唐詩重情,宋詩重理,自古便有公論,唐人天真浪漫,生活中處處皆是景,由景生情,抒發性情,自然而由美。宋人當然也浪漫,但卻少了幾分唐人的天真,多了幾分理性,主要由於時代背景的變化,讓兩朝詩文也產生了根本上的不同。

比之於唐,宋人以哲理入詩,在對人生和世界的探索上,則更勝一籌,蘇軾和王安石,他們的身份不只是政治家、文學家,同時也都是哲學家,所以他們的詩中,往往都富有很強的哲理。

蘇軾

題西林壁

橫看成嶺側成峰,遠近高低各不同。

不識廬山真面目,只緣身在此山中。

東坡先生這首詩寫廬山,是千古名篇,恰巧唐朝也有個詩人寫過廬山,也是千古名篇,那人叫李白。

李白和蘇軾,代表著唐宋詩的巔峰,又剛好都寫過廬山,把兩首詩對比起來讀就非常有趣,李白狂放而浪漫,全篇都是眼前所見,恣意揮灑。而蘇軾這首《題西林壁》,讓人讀完總會陷入深思。

前兩句「橫看成嶺側成峰,遠近高低各不同」,雖是寫眼前所見實景,但卻寫出了廬山高低起伏的不同形態,作者所處於不同的位置,看到的廬山是完全不一樣的。

末兩句「不識廬山真面目,只緣身在此山中」,從景中抽身出來,談談游山體會,這是典型的即景說理,蘇軾在遠近高低不同的地方看過廬山之景後,深刻地認識到,自己看到的每一處景,都是實景,但眼前之實景,實際上是被廬山的峰巒所局限,只能看到一峰一嶺,而不能窺其全豹。

這就好比人生在世,哪怕你是皇帝,是整個帝國的掌控者,但你所知的天下事,又何嘗不是被朝中的重巒疊嶂局限住了。
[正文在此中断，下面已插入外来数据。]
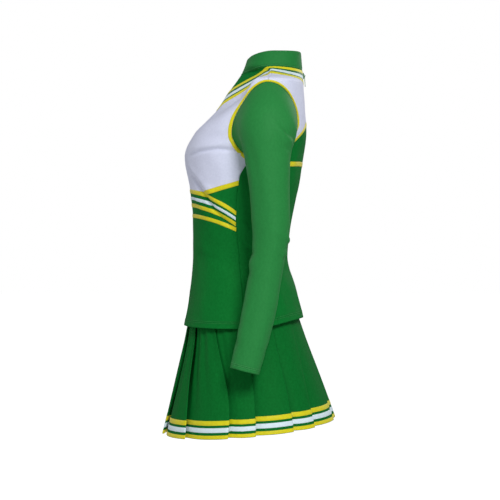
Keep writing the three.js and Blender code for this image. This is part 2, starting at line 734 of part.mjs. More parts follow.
function sleevePoint(around, share, offset) {
  const ring = sleeveRing(share);
  const a = around * 2 * Math.PI;
  return ring.centre.clone()
    .addScaledVector(ring.up, (ring.wide + offset) * Math.cos(a))
    .addScaledVector(ring.side, (ring.deep + offset) * Math.sin(a));
}

function addSleeves() {
  const tube = (from, to, rows, out) => solidFromGrids(
    16,
    rows,
    (s, t) => sleevePoint(s, lerp(from, to, t), out),
    (s, t) => sleevePoint(s, lerp(from, to, t), out - cloth),
    true,
  );
  const capEnd = capShare - 0.009;
  addPair('sleeve_cap', tube(0, capEnd, 5, 0), 'green');
  addPair('sleeve', tube(capShare, 1, 10, 0), 'green');
  const armLength = arm[0].z - arm[arm.length - 1].z;
  const hemShare = (1 - capShare) * (cuffHem / armLength);
  addPair('cuff_hem', tube(1 - hemShare, 0.999, 1, -cloth - tuckGap), 'green');
}

// ---------- the skirt ----------
const hips = bodySurface(skirtShape);

// The skirt's surface with knife pleats: each pleat's face stands out to its fold, then returns under the next one.
function skirtPoint(angle, z, offset) {
  const along = (((angle / 360) * pleats) % 1 + 1) % 1;
  const wave = along < pleatFold ? along / pleatFold : (1 - along) / (1 - pleatFold);
  const depth = lerp(pleatDepth.top, pleatDepth.hem, clamp((waistLow - z) / (waistLow - skirtHem.front), 0, 1));
  return hips.point(angle, z, offset + depth * (wave - 0.5));
}
const waistLow = waistband.top - waistband.height;
const skirtHemHeight = (angle, z) => {
  const s = hips.section(z);
  const y = hips.flat(angle, z).y;
  return lerp(skirtHem.front, skirtHem.back, (y - s.middle + s.deep) / (2 * s.deep));
};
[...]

世間的人們,處於不同的身份地位,扮演者不一樣的社會角色,看待問題的出發點自然不同,那麼看到的結果也必然不同,要擺脫眼前的蒙蔽,才能看清全局,可這又談何容易,就如同你不可能飛到天上去俯瞰廬山一樣。

王安石

登飛來峰

飛來山上千尋塔,聞說雞鳴見日升。

不畏浮雲遮望眼,自緣身在最高層。

王安石是一個改革家,也是個實幹家,作詩和做事一樣乾淨利落,起筆就說理,同樣是借景說理。

前兩句寫「飛來山上千尋塔,聞說雞鳴見日升」,尋是古代的長度單位,約8尺為尋,詩中說千尋,可見此塔有多高,實際上是寫自己的立足點之高。站在這千尋之塔上,他看見了旭日東升的輝煌,此時的王安石初涉仕途,還很年輕,豈不正如初升的朝陽,蓬勃大氣,充滿信心。
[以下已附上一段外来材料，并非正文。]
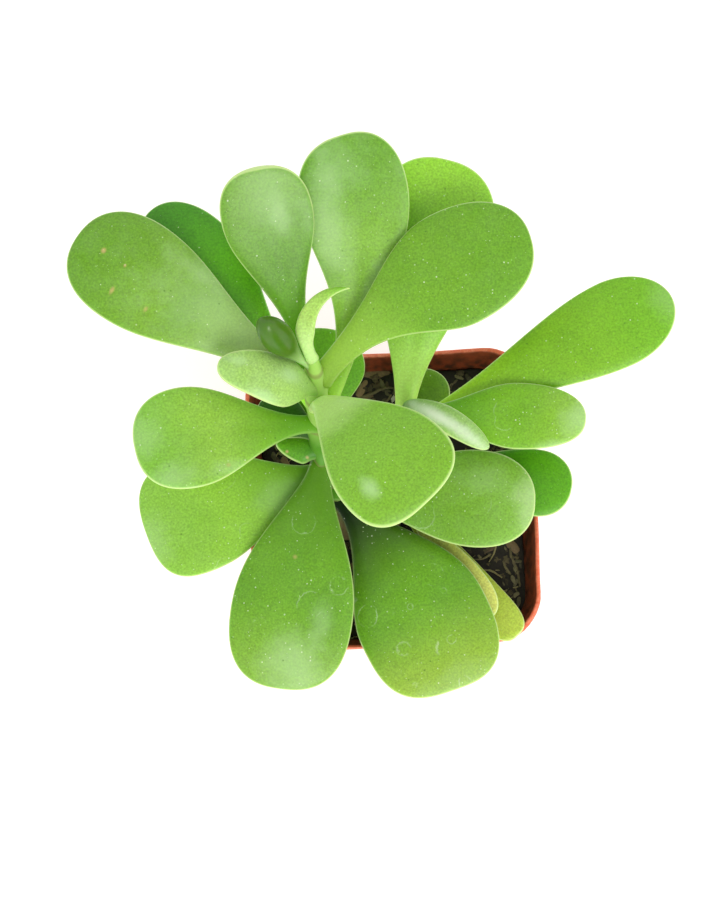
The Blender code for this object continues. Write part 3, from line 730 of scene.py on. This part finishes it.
def mould_pot(material):
    """A square of plastic with round corners, drawn up into the outer wall, over the rim and down inside."""
    pot = primitive("pot_moulded", bpy.ops.mesh.primitive_plane_add, size=2 * MM)
    bpy.ops.object.mode_set(mode="EDIT")
    # the base stands in from the wall by its rounded edge
    half_x, half_y = (half - 0.8 for half in tapered(0))
    bpy.ops.transform.resize(value=(half_x, half_y, 1), center_override=(0, 0, 0))
    bpy.ops.mesh.bevel(offset=POT_CORNER * 0.66 * MM, offset_type="OFFSET", segments=10, affect="VERTICES")
    bpy.ops.object.mode_set(mode="OBJECT")
    # the four straight sides are cut up, so that they can bow
    for edge in pot.data.edges:
        a, b = (pot.data.vertices[i].co for i in edge.vertices)
        edge.select = (a - b).length > 10 * MM
    for face in pot.data.polygons:
        face.select = False
    bpy.ops.object.mode_set(mode="EDIT")
    bpy.ops.mesh.select_mode(type="EDGE")
    bpy.ops.mesh.subdivide(number_cuts=SIDE_CUTS)
    bpy.ops.mesh.select_mode(type="FACE")
    bpy.ops.mesh.select_all(action="SELECT")
    band = POT_HEIGHT - RIM_BAND_HEIGHT
    upper = POT_HEIGHT - 3.5
    out = RIM_BAND_STEP
    # height and how far out from the tapered wall each ring stands
    rings = [(0.3, -0.3), (0.8, 0.0), (14, 0), (28, 0), (42, 0), (band - 0.5, 0), (band, 0.1),
             (band + 0.5, out - 0.1), (band + 1.0, out), (upper, out), (POT_HEIGHT - 0.5, out),
             (POT_HEIGHT - 0.15, out - 0.15), (POT_HEIGHT, out - 0.5), (POT_HEIGHT - 0.15, out - 0.85),
             (POT_HEIGHT - 0.5, out - WALL), (upper, out - WALL - 0.1), (band, -WALL), (42, -WALL),
             (28, -WALL), (14, -WALL), (FLOOR + 1.2, -WALL), (FLOOR + 0.3, -WALL - 0.3),
             (FLOOR, -WALL - 1.2)]
    z = 0.0
    for next_z, outwards in rings:
        next_x, next_y = (half + outwards for half in tapered(next_z))
        bpy.ops.mesh.extrude_region_move(TRANSFORM_OT_translate={"value": (0, 0, (next_z - z) * MM)})
        bpy.ops.transform.resize(value=(next_x / half_x, next_y / half_y, 1),
                                 center_override=(0, 0, next_z * MM))
        z, half_x, half_y = next_z, next_x, next_y
    close_edit()

    for sx, sy in ((-1, -1), (-1, 1), (1, -1), (1, 1)):
        place = (sx * DRAIN_SPACING[0] / 2 * MM, sy * DRAIN_SPACING[1] / 2 * MM, 0)
        drill = primitive("drill", bpy.ops.mesh.primitive_cylinder_add, vertices=32,
                          radius=DRAIN_HOLE / 2 * MM, depth=4 * FLOOR * MM, location=place)
        hole = pot.modifiers.new("drain hole", "BOOLEAN")
        hole.operation = "DIFFERENCE"
        hole.object = drill
        bpy.context.view_layer.objects.active = pot
        bpy.ops.object.modifier_apply(modifier=hole.name)
        bpy.data.objects.remove(drill)

    # soft thin plastic: the sides bow in, and the rim wanders a little
    points = points_of(pot)
    x, y, z = points.T
    t = z / POT_HEIGHT
    half = read_off(z, [0, POT_HEIGHT], np.array([tapered(0), tapered(POT_HEIGHT)]))
    flat_x = np.clip(1 - (x / (half[:, 0] - POT_CORNER * 0.7)) ** 2, 0, 1)
    flat_y = np.clip(1 - (y / (half[:, 1] - POT_CORNER * 0.7)) ** 2, 0, 1)
    on_y_side = np.abs(y) > half[:, 1] - 3
    on_x_side = np.abs(x) > half[:, 0] - 3
    inwards = SIDE_BOW * t + SIDE_WANDER * noise_over(x, y, 16, 5.2) * t ** 3
    y = y - np.sign(y) * inwards * flat_x * on_y_side
    x = x - np.sign(x) * inwards * flat_y * on_x_side
    # one corner was pressed in a little, along its diagonal
    from_corner = (np.arctan2(y, x) - math.radians(PRESSED_AT)) / math.radians(PRESSED_SPREAD)
    press = PRESSED_IN * t ** 2 * np.exp(-from_corner ** 2)
    x = x - press * 0.7
    y = y + press * 0.7
    z = z + RIM_DIP * np.minimum(noise_over(x, y, 9, 1.2), 0) * (z > 60)
    set_points(pot, np.stack([x, y, z], 1))

    # the inside attribute marks the inner faces, which the material paints darker as shade
    normals = np.empty(len(pot.data.vertices) * 3)
    pot.data.vertices.foreach_get("normal", normals)
    normal = normals.reshape(-1, 3)
    faces_in = (normal[:, 0] * x + normal[:, 1] * y < -1) | (normal[:, 2] > 0.7)
    store_values(pot, "inside", (faces_in & (z > FLOOR - 0.2) & (z < POT_HEIGHT - 0.4)).astype(float))
    finish_piece(pot, material, "pot", "pot", sharp=40)


# the potting mix

def soil_lump(x, y):
    """Height of the loose surface above its mean, in millimetres."""
    coarse = noise.noise(Vector((x * 0.09, y * 0.09, 3.7)))
    fine = noise.noise(Vector((x * 0.31, y * 0.31, 8.1)))
    return SOIL_LUMPS * (1.3 * coarse + 0.7 * fine)


def crumb_relief(x, y):
    """Millimetres of loose crumb on top of the lumps."""
    spot = Vector((x, y, 0))
    return 0.55 * noise.noise(spot / 2.6) + 0.4 * noise.noise(spot / 1.2 + Vector((7, 3, 1)))


def outline_reach(turn, half_x, half_y, corner):
    """Distance from the middle to a rounded square's outline in a direction."""
    c, s = abs(math.cos(turn)), abs(math.sin(turn))
    reach = min(half_x / c if c > 1e-9 else 1e9, half_y / s if s > 1e-9 else 1e9)
    cx, cy = half_x - corner, half_y - corner
    if reach * c > cx and reach * s > cy:
        along = c * cx + s * cy
        reach = along + math.sqrt(max(0.0, along * along - (cx * cx + cy * cy - corner * corner)))
    return reach


def fill_soil(material):
    """A fine grid drawn to the pot's inner outline, raised into lumps, on a plain tapered block."""
    soil = primitive("soil_surface", bpy.ops.mesh.primitive_grid_add, x_subdivisions=SOIL_CELLS,
                     y_subdivisions=SOIL_CELLS, size=2 * MM)
    bpy.ops.object.mode_set(mode="EDIT")
    bpy.ops.mesh.extrude_region_move(TRANSFORM_OT_translate={"value": (0, 0, -MM)})
    bpy.ops.mesh.dissolve_faces()
    close_edit()
    points = points_of(soil)
    placed = []
    for x, y, z in points:
        share = max(abs(x), abs(y))
        on_top = z > -0.5
        height = SOIL_TOP if on_top else FLOOR + 0.3
        inset = WALL + (SOIL_GAP if on_top else 1.7)
        half_x, half_y = (half - inset for half in tapered(height))
        turn = math.atan2(y, x)
        reach = share * outline_reach(turn, half_x, half_y, POT_CORNER * 0.8)
        px, py = reach * math.cos(turn), reach * math.sin(turn)
        if on_top:
            # the edge follows the bow of the wall, and lies a little lower
            bow = SIDE_BOW * share ** 6
            px -= math.copysign(bow, px) * max(0, 1 - (py / BOW_REACH) ** 2) * (abs(x) >= abs(y))
            py -= math.copysign(bow, py) * max(0, 1 - (px / BOW_REACH) ** 2) * (abs(y) > abs(x))
            height += soil_lump(px, py) + crumb_relief(px, py) * min(1, (1 - share) * 12)
            height -= 0.8 * share ** 12
        placed.append((px, py, height))
    set_points(soil, np.array(placed))
    store_values(soil, "shade", np.full(len(placed), 0.15))
    finish_piece(soil, material, "soil", "soil")


def soil_height(x, y):
    return SOIL_TOP + soil_lump(x, y) + crumb_relief(x, y)


def scatter(name, shapes, count, sizes, seed, material, sink=0.25, keep=()):
    """Copies the shapes all over the soil, each turned, sized and shaded in its own way, as one piece. keep
    holds the bits with a place of their own, and sink is how deep a bit lies, as a share of its size."""
    rng = random.Random(seed)
    copies = []
    spots = list(keep)
    stem_feet = [Vector(line[1][:2]) for line in STEM_LINES.values()]
    half_x, half_y = (half - WALL for half in tapered(SOIL_TOP))
    while len(spots) < count:
        x, y = (rng.uniform(-reach, reach) for reach in BITS_REACH)
        size, heading = rng.uniform(*sizes), rng.uniform(0, 360)
        # both ends stay clear of the wall, and the middle of the stems
        middle = Vector((x, y))
        reach = Matrix.Rotation(math.radians(heading), 2) @ Vector((size / 2, 0))
        if any(end.length > outline_reach(math.atan2(end.y, end.x), half_x, half_y, POT_CORNER) - WALL_GAP
               for end in (middle + reach, middle - reach, middle)):
            continue
        if min((middle - foot).length for foot in stem_feet) < STEM_GAP:
            continue
        spots.append((x, y, size, heading))
    for x, y, size, heading in spots:
        source = rng.choice(shapes)
        copy = source.copy()
        copy.data = source.data.copy()
        bpy.context.scene.collection.objects.link(copy)
        tip = Matrix.Rotation(math.radians(rng.uniform(-BITS_LEAN, BITS_LEAN)), 4, "X")
        spin = Matrix.Rotation(math.radians(heading), 4, "Z")
        place = Matrix.Translation(Vector((x, y, soil_height(x, y) - sink * size)) * MM)
        copy.data.transform(place @ spin @ tip @ Matrix.Scale(size, 4))
        store_values(copy, "shade", [rng.random()] * len(copy.data.vertices))
        copies.append(copy)
    bpy.ops.object.select_all(action="DESELECT")
    for copy in copies:
        copy.select_set(True)
    bpy.context.view_layer.objects.active = copies[0]
    bpy.ops.object.join()
    joined = bpy.context.active_object
    joined.name = joined.data.name = name
    for source in shapes:
        bpy.data.objects.remove(source)
    finish_piece(joined, material, "soil", sharp=50)


def clod(k):
    """A small clod: a rough ball pressed out of shape."""
    ball = primitive(f"clod_{k}", bpy.ops.mesh.primitive_ico_sphere_add, subdivisions=2, radius=0.5 * MM)
    points = points_of(ball)
    rough = np.array([noise.noise(Vector(p) * 3.0 + Vector((k * 5, 0, 0))) for p in points])
    points *= (1 + 0.7 * rough)[:, None]
    points *= np.array([1.0, 0.75 + 0.1 * k, 0.6])
    set_points(ball, points)
    return ball


def twig(k):
    """A thin, crooked bit of root or straw, 1 mm long before it is sized."""
    sections = [(x / 8 - 0.5, 0.035 * (1 - 0.4 * abs(x / 4 - 1)), 0.03) for x in range(9)]
    straw = extruded(f"twig_{k}", 6, sections)
    points = points_of(straw)
    bend = (0.04, -0.09)[k]
    points[:, 1] += bend * np.cos(points[:, 0] * math.pi) + 0.03 * np.sin(points[:, 0] * 9 + k)
    points[:, 2] += 0.03 * np.sin(points[:, 0] * 7 + 2 * k)
    set_points(straw, points)
    return straw


def splinter(k):
    """A flat splinter of bark with ragged ends, 1 mm long before it is sized."""
    sections = [(-0.5, 0.08, 0.03), (-0.42, 0.16, 0.05), (-0.2, 0.2 + 0.04 * k, 0.06),
                (0.05, 0.19, 0.055), (0.3, 0.15, 0.05), (0.42, 0.11 - 0.04 * k, 0.04), (0.5, 0.04, 0.02)]
    bark = extruded(f"bark_{k}", 8, sections)
    points = points_of(bark)
    rough = np.array([noise.noise(Vector(p) * 6 + Vector((0, k * 4, 0))) for p in points])
    points[:, 1] *= 1 + 0.35 * rough
    points[:, 2] += 0.12 * (points[:, 0] ** 2) * (1 if k else -1) + 0.02 * rough
    set_points(bark, points)
    return bark


# the studio, in metres and watts

PAPER_SIZE = 6
PAPER_GLOW = 0.18
SKY_STRENGTH = 1.05
WINDOW_PLACE = (0.20, -0.62, 0.70)
WINDOW_AIM = (0, 0.01, 0.08)
WINDOW_SIZE = 0.5
WINDOW_POWER = 5.0


def set_camera():
    """The photograph looks down on the plant from almost straight above, leaning a little to the back."""
    tilt, turn = math.radians(CAMERA_TILT), math.radians(CAMERA_TURN)
    spin = Matrix.Rotation(-turn, 3, "Z")
    forward = spin @ Vector((0, math.sin(tilt), -math.cos(tilt)))
    right = spin @ Vector((1, 0, 0))
    up = right.cross(forward)
    camera = bpy.data.objects.new("camera", bpy.data.cameras.new("camera"))
    camera.data.lens = CAMERA_LENS
    bpy.context.scene.collection.objects.link(camera)
    axes = Matrix((right, up, -forward)).transposed().to_4x4()
    camera.matrix_world = Matrix.Translation(Vector(CAMERA_PLACE) * MM) @ axes
    bpy.context.scene.camera = camera


def add_window():
    """One large soft light on the camera's side of the plant."""
    light = bpy.data.lights.new("window", "AREA")
    light.size = WINDOW_SIZE
    light.energy = WINDOW_POWER
    light.color = linear("FFFCF6")[:3]
    window = bpy.data.objects.new("window", light)
    bpy.context.scene.collection.objects.link(window)
    window.location = WINDOW_PLACE
    window.rotation_mode = "QUATERNION"
    window.rotation_quaternion = (Vector(WINDOW_AIM) - Vector(WINDOW_PLACE)).to_track_quat("-Z", "Y")


def set_studio():
    """White paper under the pot, a white sky and the window."""
    floor = primitive("floor", bpy.ops.mesh.primitive_plane_add, size=PAPER_SIZE)
    material, _, surface, _ = new_material("white paper")
    plug(surface, {"Base Color": linear("FAF9F6"), "Roughness": 0.9, "Emission Color": linear("FFFFFF"),
                   "Emission Strength": PAPER_GLOW})
    floor.data.materials.append(material)
    world = bpy.data.worlds.new("studio")
    bpy.context.scene.world = world
    world.use_nodes = True
    sky = world.node_tree.nodes["Background"]
    plug(sky, {"Color": linear("FFFFFF"), "Strength": SKY_STRENGTH})
    add_window()
    bpy.context.scene.view_settings.view_transform = "Standard"


def main():
    set_camera()
    for seed, leaf in enumerate(LEAVES):
        grow_leaf(leaf, seed)
    skin = stem_skin()
    for name in STEM_LINES:
        grow_stem(name, skin)
    mould_pot(polypropylene())
    fill_soil(loose_matter("dark peat mix", "0B0A06", "38321F", 1.5, 0.95))
    scatter("soil_crumbs", [clod(k) for k in range(3)], 700, (0.9, 2.4), 3,
            loose_matter("peat crumbs", "0C0A05", "5A5232", 0.8, 0.95))
    scatter("soil_twigs", [twig(0), twig(1)], 90, (4, 12), 5,
            loose_matter("straw and root bits", "3A341E", "8C8454", 0.7, 0.8), sink=0.0, keep=STRAWS)
    scatter("soil_bark", [splinter(0), splinter(1)], 70, (2.0, 6), 7,
            loose_matter("bark splinters", "2E2414", "84704A", 0.6, 0.85), sink=0.02, keep=SPLINTERS)
    scatter("soil_fines", [splinter(0), splinter(1)], 560, (1.0, 3.0), 9,
            loose_matter("olive chaff", "1A180C", "75704A", 0.6, 0.85), sink=0.02)
    scatter("soil_perlite", [clod(k) for k in range(3)], 26, (1.0, 2.4), 11,
            loose_matter("perlite", "8E8A76", "E4E0D0", 0.5, 0.9), keep=PERLITE)
    set_studio()


main()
後兩句說「不畏浮雲遮望眼,自緣身在最高層」,浮雲二字用典,西漢人喜歡把奸佞小人比作浮雲,只有站得高,才能看得遠,年輕的王安石站在最高層,自然能撥雲見日。這兩句詩作為名句,其精巧結構也讓人拍案,換作普通人恐怕就要寫成:只因身在最高層,不畏浮雲遮望眼。

蘇軾和王安石

這兩首詩,都是難得的說理佳作,蘇軾更側重於思考眼前所見,找出「不識廬山真面目」的原因,王安石更有氣勢,「不畏浮雲遮望眼」體現了他作為政治家的理想和抱負。
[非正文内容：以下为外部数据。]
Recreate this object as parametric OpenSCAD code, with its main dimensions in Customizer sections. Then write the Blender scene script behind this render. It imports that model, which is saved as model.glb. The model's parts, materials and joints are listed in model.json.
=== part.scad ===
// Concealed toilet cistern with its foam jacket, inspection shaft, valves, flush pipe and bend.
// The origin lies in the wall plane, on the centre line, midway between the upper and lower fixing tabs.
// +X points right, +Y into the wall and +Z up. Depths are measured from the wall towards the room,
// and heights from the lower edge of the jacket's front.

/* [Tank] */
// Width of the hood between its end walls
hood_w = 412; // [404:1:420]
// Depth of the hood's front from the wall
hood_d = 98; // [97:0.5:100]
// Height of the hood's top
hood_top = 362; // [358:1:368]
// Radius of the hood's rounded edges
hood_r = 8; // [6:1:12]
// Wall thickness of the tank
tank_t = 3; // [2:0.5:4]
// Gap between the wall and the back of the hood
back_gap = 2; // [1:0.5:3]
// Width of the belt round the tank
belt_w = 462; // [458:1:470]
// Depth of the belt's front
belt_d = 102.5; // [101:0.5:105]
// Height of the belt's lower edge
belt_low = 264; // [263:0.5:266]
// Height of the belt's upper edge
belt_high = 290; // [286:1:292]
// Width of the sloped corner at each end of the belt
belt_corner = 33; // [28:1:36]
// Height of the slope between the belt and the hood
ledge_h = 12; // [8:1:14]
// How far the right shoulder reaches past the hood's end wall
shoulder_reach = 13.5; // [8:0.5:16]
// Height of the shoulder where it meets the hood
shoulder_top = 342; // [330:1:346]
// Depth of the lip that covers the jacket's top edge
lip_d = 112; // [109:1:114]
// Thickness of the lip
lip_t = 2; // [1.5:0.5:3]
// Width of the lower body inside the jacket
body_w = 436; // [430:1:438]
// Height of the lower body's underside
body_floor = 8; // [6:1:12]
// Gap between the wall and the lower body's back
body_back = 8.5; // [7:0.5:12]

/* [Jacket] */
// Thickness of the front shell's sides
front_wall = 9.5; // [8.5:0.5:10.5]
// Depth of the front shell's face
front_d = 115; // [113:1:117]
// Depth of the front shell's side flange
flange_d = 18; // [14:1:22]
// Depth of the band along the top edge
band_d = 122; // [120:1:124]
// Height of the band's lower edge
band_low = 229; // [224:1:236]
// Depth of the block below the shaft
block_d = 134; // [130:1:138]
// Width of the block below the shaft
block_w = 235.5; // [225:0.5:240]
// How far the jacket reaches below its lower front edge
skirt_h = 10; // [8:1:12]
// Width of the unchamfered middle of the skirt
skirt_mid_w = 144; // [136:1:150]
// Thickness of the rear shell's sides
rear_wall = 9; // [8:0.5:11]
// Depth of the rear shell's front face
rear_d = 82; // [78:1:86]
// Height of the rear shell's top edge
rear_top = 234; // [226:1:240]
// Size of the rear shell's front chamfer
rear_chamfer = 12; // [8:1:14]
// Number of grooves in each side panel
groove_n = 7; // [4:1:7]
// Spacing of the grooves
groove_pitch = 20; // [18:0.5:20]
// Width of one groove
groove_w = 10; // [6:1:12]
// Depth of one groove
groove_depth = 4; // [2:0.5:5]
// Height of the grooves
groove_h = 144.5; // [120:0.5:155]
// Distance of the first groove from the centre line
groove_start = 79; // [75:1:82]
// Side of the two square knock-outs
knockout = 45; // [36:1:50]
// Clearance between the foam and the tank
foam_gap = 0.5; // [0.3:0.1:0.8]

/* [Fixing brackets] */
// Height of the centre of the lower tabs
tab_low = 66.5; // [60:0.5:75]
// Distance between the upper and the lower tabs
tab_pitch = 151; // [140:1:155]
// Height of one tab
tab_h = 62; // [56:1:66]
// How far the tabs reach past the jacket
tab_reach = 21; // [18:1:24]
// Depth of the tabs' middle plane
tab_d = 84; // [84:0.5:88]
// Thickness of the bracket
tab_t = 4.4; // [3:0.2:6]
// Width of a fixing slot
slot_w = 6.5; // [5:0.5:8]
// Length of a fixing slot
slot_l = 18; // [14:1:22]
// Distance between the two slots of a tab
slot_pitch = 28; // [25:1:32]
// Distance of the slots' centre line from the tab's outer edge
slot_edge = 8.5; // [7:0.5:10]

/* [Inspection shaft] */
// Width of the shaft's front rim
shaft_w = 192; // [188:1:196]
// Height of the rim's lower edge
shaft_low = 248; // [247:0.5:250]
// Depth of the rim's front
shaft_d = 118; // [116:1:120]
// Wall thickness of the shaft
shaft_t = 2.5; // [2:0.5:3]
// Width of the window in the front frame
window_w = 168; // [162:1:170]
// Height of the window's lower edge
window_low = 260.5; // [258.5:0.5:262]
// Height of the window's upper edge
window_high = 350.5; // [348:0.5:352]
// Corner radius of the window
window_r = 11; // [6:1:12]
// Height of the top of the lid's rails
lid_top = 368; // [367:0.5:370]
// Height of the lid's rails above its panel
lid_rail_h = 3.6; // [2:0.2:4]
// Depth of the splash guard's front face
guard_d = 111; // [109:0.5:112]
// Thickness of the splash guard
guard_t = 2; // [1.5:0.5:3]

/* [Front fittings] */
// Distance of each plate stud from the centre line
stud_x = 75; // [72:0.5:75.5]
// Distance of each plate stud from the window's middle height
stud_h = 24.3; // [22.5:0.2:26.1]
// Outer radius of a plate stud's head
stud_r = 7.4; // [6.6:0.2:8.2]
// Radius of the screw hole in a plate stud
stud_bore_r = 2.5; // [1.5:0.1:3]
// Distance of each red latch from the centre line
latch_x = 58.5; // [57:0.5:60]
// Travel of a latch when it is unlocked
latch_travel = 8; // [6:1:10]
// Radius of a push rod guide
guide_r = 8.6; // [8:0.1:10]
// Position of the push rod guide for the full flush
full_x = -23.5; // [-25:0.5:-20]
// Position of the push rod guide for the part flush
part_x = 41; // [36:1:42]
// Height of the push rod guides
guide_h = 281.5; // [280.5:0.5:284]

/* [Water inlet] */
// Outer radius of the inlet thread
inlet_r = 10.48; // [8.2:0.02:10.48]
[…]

多年以後,王安石變法,在變法過程中,蘇軾透過現象看本質,對王安石新法中大多不合時宜的部分給予否定,而當王安石真正站在最高位的時候,過於激進的改革措施,終究還是讓他被浮雲遮住了雙眼。

這對本該聯手成就彼此的曠世奇才,也因此成為死對頭,讓人扼腕。